Some places do affect us, perhaps we heard a story when young which is in our memory bank somewhere. Enjoy the ride don't linger on the past too much.

A nice bike and a nice place to stop by happenstance. It's always sad when one hears about such loss of life of people simply doing their jobs. One thinks of the families left behind, as per that line you quote.

It's just amazing how that affected me. I feel it every time I look at the photo.

Stuff like that sort of makes one appreciate life a little more. Or should.

Sometimes, I wonder how Kawasaki bikes get to the US having heard that US engineers makes some powerful bikes too.
This you bike is an envy for me. It fully padded and standing firm.
Here, when it storms, we enjoy the wind and stay under it. It's cozy and all the kids too wanna play in it. Over there, you guys run away to safety and coffee to keep warm. Isn't nature amazing?

In truth? US bikes (Harley Davidson) are loud, slow and underpowered. I've been riding Japanese bikes since 1964. In that time, I've owned one Harley and hated it.

I have test ridden the new Indian a couple of times, and liked it fine. But it was slow and heavy, too.

Well, I wanted out of that storm. I stopped at a closed gas station right at the edge of the little berg to keep from getting completely soaked. When the rain let up a bit I could see there was a motel less than a mile away. That's where I spent the night. I was a bit over 1000 miles from home and would have put in another 100 miles that day except that riding in a rainstorm is not all that much fun.

That bike looks strong. Here, in the east, Japanese bikes are very famous for speed and durability.
If I am not mistaken, there are more bikes than cars here. .

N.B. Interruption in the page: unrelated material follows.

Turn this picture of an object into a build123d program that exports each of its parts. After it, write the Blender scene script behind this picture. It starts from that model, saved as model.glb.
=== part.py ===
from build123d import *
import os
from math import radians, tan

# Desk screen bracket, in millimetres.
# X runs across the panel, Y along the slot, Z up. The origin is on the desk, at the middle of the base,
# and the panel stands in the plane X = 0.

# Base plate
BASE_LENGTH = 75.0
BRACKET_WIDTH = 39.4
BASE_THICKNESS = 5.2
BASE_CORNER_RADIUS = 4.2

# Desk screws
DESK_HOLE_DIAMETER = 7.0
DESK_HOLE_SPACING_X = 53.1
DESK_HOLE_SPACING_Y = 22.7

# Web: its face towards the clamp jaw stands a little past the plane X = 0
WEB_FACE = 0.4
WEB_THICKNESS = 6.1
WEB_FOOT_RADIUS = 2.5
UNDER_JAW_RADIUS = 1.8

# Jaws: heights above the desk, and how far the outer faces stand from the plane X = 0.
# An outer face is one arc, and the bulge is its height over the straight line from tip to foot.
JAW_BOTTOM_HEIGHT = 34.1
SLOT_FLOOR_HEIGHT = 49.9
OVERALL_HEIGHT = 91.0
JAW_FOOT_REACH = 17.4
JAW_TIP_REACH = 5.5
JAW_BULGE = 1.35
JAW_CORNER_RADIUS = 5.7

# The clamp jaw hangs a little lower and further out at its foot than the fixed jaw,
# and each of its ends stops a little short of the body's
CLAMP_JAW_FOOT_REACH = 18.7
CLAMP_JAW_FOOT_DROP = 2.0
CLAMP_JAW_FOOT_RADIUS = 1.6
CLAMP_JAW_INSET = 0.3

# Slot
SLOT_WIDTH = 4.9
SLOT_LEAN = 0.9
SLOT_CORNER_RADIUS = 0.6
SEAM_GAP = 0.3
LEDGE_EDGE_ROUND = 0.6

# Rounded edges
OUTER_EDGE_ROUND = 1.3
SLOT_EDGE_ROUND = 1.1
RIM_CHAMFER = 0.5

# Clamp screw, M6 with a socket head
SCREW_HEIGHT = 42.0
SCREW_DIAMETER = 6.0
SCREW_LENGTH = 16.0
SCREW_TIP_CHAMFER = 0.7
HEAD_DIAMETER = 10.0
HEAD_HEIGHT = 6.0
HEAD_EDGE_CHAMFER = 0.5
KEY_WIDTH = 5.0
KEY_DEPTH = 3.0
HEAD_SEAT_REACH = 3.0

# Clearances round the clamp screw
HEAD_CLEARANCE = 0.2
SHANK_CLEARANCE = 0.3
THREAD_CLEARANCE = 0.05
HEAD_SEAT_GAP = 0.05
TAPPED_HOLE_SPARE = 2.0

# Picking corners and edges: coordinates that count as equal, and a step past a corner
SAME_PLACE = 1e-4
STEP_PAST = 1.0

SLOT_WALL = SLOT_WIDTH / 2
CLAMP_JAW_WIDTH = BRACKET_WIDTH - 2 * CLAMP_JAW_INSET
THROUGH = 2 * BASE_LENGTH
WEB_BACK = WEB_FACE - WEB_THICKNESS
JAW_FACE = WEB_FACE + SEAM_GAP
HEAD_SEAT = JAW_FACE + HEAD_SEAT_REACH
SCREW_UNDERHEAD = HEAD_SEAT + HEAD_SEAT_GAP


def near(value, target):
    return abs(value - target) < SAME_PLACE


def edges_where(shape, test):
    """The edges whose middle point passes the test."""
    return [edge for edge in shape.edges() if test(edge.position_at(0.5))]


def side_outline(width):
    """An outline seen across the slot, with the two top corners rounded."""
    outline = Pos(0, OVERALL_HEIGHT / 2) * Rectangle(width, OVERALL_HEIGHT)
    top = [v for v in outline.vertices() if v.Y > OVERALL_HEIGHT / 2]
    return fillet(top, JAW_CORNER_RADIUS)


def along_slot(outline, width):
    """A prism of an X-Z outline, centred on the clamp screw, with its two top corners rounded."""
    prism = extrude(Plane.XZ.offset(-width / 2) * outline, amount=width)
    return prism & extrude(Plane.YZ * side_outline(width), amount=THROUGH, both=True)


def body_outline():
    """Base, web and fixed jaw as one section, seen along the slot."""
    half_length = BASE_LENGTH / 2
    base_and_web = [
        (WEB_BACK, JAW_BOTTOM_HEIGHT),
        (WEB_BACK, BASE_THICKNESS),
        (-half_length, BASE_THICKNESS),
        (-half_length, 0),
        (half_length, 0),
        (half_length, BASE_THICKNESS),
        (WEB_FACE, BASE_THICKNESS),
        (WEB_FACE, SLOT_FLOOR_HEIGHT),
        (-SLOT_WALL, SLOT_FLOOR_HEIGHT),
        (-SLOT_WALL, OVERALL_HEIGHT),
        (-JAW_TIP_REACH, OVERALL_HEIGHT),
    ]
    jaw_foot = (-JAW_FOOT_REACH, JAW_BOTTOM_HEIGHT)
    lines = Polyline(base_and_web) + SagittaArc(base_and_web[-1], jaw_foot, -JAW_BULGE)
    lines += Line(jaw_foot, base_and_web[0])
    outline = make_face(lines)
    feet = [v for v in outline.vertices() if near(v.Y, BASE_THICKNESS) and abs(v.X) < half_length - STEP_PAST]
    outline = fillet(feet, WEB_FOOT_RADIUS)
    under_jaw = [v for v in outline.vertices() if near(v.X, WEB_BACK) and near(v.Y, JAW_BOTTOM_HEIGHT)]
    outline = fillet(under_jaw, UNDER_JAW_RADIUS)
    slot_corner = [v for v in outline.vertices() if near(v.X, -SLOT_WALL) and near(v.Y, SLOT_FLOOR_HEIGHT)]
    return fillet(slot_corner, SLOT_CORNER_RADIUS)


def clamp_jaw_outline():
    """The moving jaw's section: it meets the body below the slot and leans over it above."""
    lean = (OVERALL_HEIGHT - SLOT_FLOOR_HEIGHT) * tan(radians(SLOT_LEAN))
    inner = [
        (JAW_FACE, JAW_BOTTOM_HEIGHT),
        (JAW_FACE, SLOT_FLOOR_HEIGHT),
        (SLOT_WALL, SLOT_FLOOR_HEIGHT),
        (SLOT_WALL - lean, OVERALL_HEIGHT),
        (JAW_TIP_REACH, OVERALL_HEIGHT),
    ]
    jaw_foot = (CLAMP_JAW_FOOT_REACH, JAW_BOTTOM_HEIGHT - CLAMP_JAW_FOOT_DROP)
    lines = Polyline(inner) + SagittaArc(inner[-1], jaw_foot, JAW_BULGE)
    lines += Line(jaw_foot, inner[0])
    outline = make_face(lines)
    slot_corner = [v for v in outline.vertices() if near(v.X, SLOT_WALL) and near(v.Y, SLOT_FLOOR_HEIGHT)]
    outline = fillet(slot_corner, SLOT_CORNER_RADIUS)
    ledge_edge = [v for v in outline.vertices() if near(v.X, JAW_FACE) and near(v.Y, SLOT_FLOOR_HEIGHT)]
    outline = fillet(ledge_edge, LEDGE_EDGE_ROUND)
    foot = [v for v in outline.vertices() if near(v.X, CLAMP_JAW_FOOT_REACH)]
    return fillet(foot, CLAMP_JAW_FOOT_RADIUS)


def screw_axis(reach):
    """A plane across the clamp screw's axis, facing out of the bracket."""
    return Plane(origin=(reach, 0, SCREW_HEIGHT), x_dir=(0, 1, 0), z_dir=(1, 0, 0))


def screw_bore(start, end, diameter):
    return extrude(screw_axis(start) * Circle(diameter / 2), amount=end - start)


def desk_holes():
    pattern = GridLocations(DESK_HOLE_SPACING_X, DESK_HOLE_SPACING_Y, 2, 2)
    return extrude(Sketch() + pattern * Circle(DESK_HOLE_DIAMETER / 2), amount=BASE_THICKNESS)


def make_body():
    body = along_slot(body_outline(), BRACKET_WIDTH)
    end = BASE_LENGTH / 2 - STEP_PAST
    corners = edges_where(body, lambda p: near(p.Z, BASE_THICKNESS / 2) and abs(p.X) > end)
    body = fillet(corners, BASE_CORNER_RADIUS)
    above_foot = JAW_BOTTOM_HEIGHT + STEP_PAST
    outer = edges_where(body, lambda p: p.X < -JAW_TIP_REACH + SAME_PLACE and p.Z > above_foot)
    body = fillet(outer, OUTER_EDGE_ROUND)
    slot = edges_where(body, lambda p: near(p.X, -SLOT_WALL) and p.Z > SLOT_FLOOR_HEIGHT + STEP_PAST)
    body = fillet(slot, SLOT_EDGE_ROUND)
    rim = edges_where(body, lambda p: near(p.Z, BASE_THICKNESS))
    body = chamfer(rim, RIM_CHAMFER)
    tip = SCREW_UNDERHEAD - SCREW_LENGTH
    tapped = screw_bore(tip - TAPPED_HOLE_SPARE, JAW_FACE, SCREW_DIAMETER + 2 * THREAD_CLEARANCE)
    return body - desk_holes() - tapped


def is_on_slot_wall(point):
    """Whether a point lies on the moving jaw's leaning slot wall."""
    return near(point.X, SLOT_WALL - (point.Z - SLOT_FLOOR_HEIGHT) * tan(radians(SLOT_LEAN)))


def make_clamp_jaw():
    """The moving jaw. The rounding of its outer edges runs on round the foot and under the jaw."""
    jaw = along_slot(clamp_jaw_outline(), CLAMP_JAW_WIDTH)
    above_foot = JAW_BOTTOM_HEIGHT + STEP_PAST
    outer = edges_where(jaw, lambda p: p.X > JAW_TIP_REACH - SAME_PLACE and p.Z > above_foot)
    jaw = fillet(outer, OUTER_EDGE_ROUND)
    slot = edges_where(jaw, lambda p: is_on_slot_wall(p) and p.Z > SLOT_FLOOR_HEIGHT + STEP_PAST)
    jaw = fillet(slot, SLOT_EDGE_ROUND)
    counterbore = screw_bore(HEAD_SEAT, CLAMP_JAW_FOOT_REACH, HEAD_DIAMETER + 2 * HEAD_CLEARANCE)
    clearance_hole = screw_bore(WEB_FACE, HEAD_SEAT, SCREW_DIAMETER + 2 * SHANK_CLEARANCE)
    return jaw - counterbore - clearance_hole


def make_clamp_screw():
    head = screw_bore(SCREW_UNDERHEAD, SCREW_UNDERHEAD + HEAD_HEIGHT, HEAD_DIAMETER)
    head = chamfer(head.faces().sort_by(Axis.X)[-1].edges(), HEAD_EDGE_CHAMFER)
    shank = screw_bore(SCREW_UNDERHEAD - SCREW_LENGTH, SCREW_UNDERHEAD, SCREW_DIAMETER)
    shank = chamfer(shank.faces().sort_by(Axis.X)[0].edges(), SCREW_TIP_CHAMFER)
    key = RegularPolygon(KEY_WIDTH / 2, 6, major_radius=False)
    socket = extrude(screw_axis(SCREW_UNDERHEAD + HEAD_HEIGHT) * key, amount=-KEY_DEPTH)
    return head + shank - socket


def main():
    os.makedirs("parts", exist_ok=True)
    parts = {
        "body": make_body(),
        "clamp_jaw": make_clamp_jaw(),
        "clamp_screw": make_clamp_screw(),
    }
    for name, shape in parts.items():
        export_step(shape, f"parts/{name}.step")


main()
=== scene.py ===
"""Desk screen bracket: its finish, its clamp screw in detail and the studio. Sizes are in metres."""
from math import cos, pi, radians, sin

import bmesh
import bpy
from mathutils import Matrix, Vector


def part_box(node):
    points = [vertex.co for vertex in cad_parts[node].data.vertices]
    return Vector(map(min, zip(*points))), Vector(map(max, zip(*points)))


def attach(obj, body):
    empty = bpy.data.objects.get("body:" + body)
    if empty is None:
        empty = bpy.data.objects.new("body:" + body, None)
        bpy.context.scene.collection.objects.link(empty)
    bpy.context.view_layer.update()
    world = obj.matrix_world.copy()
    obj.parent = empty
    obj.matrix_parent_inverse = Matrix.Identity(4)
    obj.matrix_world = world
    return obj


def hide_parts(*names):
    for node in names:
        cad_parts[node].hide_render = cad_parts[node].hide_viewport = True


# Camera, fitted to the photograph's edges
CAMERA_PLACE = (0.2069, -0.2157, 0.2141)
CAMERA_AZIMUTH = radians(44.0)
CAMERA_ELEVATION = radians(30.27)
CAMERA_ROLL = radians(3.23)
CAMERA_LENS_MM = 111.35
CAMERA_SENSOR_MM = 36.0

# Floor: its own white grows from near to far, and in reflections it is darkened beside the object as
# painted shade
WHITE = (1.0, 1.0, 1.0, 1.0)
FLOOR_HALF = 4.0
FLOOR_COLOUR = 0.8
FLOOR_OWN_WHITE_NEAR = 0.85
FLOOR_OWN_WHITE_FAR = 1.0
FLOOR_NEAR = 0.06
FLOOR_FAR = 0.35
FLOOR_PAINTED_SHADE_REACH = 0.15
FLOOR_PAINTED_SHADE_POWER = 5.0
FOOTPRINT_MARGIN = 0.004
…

What if it falls down... Kind of thinking though🤔

I always wear armored riding gear with helmet, gloves and boots. I haven't been down on the road for over 40 years but still know that it's inevitable.

Or did you mean falls down in a parking lot? That I have done, a couple of times with this bike. I can get it picked up, but usually there is some one right nearby to help with picking it up.

When talking about bikers my parents always used to say " There are two kinds - those that have come off and those that haven't come off ....Yet" They were big into Yamahas for many years. Those things are often way heavier than they look. Trying to lift up even a 600cc for me is hectic, I don't know how people lift the massive ones.

The ST Owners Club would say "It's not if, it's when you are going to fall down". They also used 30,000 miles AND three years to call a rider 'experienced'.

There is a technique to picking up a big bike. Like this:

Yup I guess there's risk inherent in all things just to different degrees, bikes leaning towards one end. Over here the majority of the time it's caused by idiot car drivers who don't check the road & especially their blind spots properly and taxi drivers - taxi drivers here do not give two hoots about anything.

Shot for the link, I'll have a watch and keep it in mind incase I ever need to lift a bike again (doubtful)

Here it is usually a left turning vehicle that 'didn't see' the motorcycle. I'd guess that would translate to right turns. I wonder if anyone has ever checked the frequency numbers for left and right drive?

That would be interesting to have a look at the stats. I was driving behind a few Harley's this morning, stopped at a light and they were in their full leathers in this heat of 30 degrees.

I don't know how they do it, but I guess the second skin is worth how uncomfortable that must become.

Wow! That's good to hear, good to know you have had experience

A nice tribute to the miners, I think the song fits many lost disasters not just the Edmund Fitzgerald. Gordon was a great balladeer. He has a lot of great songs, one of my favorites of his is Cotton Jenny, always liked that tune from day one of hearing it. Of course now I need to go listen to both tunes.

I just couldn't get enough of Lightfoot in the 70s. What a prodigious song writer and a great performer also.

So now I have to go listen to Cotton Jenny, too!

Such a contrast the two songs make.

There's another I remember well-I can still sing it mostly fifty years later.